Goal of the exercise
Copy the data word for word, keeping every line.

Recorded data

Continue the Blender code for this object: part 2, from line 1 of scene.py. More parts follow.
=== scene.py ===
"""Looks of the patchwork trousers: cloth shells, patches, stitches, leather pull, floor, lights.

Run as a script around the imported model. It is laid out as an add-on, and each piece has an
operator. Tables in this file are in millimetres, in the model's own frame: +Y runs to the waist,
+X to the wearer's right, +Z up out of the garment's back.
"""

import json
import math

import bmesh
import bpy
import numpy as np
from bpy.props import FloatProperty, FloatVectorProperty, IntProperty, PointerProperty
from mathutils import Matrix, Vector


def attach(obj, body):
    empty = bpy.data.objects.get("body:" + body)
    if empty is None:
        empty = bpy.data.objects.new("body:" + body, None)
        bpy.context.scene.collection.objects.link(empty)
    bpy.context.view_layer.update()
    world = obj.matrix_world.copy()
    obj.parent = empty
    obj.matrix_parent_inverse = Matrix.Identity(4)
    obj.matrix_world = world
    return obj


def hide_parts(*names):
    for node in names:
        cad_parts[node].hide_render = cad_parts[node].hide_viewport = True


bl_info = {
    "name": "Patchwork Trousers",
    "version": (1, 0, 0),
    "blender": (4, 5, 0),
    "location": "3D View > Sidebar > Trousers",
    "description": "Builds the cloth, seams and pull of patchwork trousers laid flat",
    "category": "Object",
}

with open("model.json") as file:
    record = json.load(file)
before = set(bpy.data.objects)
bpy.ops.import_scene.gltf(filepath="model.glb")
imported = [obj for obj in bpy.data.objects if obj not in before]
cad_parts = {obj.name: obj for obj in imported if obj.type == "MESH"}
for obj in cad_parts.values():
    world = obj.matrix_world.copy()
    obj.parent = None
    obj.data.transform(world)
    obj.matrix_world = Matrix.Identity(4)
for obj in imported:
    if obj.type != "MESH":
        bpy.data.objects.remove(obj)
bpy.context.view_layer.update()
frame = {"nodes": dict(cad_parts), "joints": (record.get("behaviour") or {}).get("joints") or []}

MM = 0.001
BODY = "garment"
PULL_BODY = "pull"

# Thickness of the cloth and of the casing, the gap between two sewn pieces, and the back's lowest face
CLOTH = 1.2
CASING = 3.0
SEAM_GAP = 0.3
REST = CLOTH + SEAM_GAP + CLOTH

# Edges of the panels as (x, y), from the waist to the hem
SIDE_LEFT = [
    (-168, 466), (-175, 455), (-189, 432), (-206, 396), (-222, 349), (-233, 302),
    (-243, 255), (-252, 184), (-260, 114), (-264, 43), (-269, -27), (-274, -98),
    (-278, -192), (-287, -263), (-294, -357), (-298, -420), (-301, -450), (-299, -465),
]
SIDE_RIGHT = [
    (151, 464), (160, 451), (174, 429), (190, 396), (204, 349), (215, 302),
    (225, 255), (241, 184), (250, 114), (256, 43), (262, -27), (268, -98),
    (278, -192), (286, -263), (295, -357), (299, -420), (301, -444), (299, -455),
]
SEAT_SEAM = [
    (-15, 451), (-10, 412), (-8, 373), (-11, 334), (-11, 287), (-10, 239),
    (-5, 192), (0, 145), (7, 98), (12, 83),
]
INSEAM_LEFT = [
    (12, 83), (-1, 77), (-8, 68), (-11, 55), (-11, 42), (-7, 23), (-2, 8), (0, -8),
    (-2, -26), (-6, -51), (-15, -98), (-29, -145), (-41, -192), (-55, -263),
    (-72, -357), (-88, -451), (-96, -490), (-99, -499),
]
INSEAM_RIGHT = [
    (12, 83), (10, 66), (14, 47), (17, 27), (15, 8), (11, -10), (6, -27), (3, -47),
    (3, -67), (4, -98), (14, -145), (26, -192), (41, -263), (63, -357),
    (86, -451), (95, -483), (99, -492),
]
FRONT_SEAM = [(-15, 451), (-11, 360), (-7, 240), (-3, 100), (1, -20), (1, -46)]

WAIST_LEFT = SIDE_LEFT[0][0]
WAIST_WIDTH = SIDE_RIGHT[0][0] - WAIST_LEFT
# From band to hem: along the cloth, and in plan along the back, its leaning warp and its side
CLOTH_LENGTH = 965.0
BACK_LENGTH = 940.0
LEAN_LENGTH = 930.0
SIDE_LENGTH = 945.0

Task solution
Continue the Blender code for this object: part 2, from line 1 of scene.py. More parts follow.
=== scene.py ===
"""Looks of the patchwork trousers: cloth shells, patches, stitches, leather pull, floor, lights.

Run as a script around the imported model. It is laid out as an add-on, and each piece has an
operator. Tables in this file are in millimetres, in the model's own frame: +Y runs to the waist,
+X to the wearer's right, +Z up out of the garment's back.
"""

import json
import math

import bmesh
import bpy
import numpy as np
from bpy.props import FloatProperty, FloatVectorProperty, IntProperty, PointerProperty
from mathutils import Matrix, Vector


def attach(obj, body):
    empty = bpy.data.objects.get("body:" + body)
    if empty is None:
        empty = bpy.data.objects.new("body:" + body, None)
        bpy.context.scene.collection.objects.link(empty)
    bpy.context.view_layer.update()
    world = obj.matrix_world.copy()
    obj.parent = empty
    obj.matrix_parent_inverse = Matrix.Identity(4)
    obj.matrix_world = world
    return obj


def hide_parts(*names):
    for node in names:
        cad_parts[node].hide_render = cad_parts[node].hide_viewport = True


bl_info = {
    "name": "Patchwork Trousers",
    "version": (1, 0, 0),
    "blender": (4, 5, 0),
    "location": "3D View > Sidebar > Trousers",
    "description": "Builds the cloth, seams and pull of patchwork trousers laid flat",
    "category": "Object",
}

with open("model.json") as file:
    record = json.load(file)
before = set(bpy.data.objects)
bpy.ops.import_scene.gltf(filepath="model.glb")
imported = [obj for obj in bpy.data.objects if obj not in before]
cad_parts = {obj.name: obj for obj in imported if obj.type == "MESH"}
for obj in cad_parts.values():
    world = obj.matrix_world.copy()
    obj.parent = None
    obj.data.transform(world)
    obj.matrix_world = Matrix.Identity(4)
for obj in imported:
    if obj.type != "MESH":
        bpy.data.objects.remove(obj)
bpy.context.view_layer.update()
frame = {"nodes": dict(cad_parts), "joints": (record.get("behaviour") or {}).get("joints") or []}

MM = 0.001
BODY = "garment"
PULL_BODY = "pull"

# Thickness of the cloth and of the casing, the gap between two sewn pieces, and the back's lowest face
CLOTH = 1.2
CASING = 3.0
SEAM_GAP = 0.3
REST = CLOTH + SEAM_GAP + CLOTH

# Edges of the panels as (x, y), from the waist to the hem
SIDE_LEFT = [
    (-168, 466), (-175, 455), (-189, 432), (-206, 396), (-222, 349), (-233, 302),
    (-243, 255), (-252, 184), (-260, 114), (-264, 43), (-269, -27), (-274, -98),
    (-278, -192), (-287, -263), (-294, -357), (-298, -420), (-301, -450), (-299, -465),
]
SIDE_RIGHT = [
    (151, 464), (160, 451), (174, 429), (190, 396), (204, 349), (215, 302),
    (225, 255), (241, 184), (250, 114), (256, 43), (262, -27), (268, -98),
    (278, -192), (286, -263), (295, -357), (299, -420), (301, -444), (299, -455),
]
SEAT_SEAM = [
    (-15, 451), (-10, 412), (-8, 373), (-11, 334), (-11, 287), (-10, 239),
    (-5, 192), (0, 145), (7, 98), (12, 83),
]
INSEAM_LEFT = [
    (12, 83), (-1, 77), (-8, 68), (-11, 55), (-11, 42), (-7, 23), (-2, 8), (0, -8),
    (-2, -26), (-6, -51), (-15, -98), (-29, -145), (-41, -192), (-55, -263),
    (-72, -357), (-88, -451), (-96, -490), (-99, -499),
]
INSEAM_RIGHT = [
    (12, 83), (10, 66), (14, 47), (17, 27), (15, 8), (11, -10), (6, -27), (3, -47),
    (3, -67), (4, -98), (14, -145), (26, -192), (41, -263), (63, -357),
    (86, -451), (95, -483), (99, -492),
]
FRONT_SEAM = [(-15, 451), (-11, 360), (-7, 240), (-3, 100), (1, -20), (1, -46)]

WAIST_LEFT = SIDE_LEFT[0][0]
WAIST_WIDTH = SIDE_RIGHT[0][0] - WAIST_LEFT
# From band to hem: along the cloth, and in plan along the back, its leaning warp and its side
CLOTH_LENGTH = 965.0
BACK_LENGTH = 940.0
LEAN_LENGTH = 930.0
SIDE_LENGTH = 945.0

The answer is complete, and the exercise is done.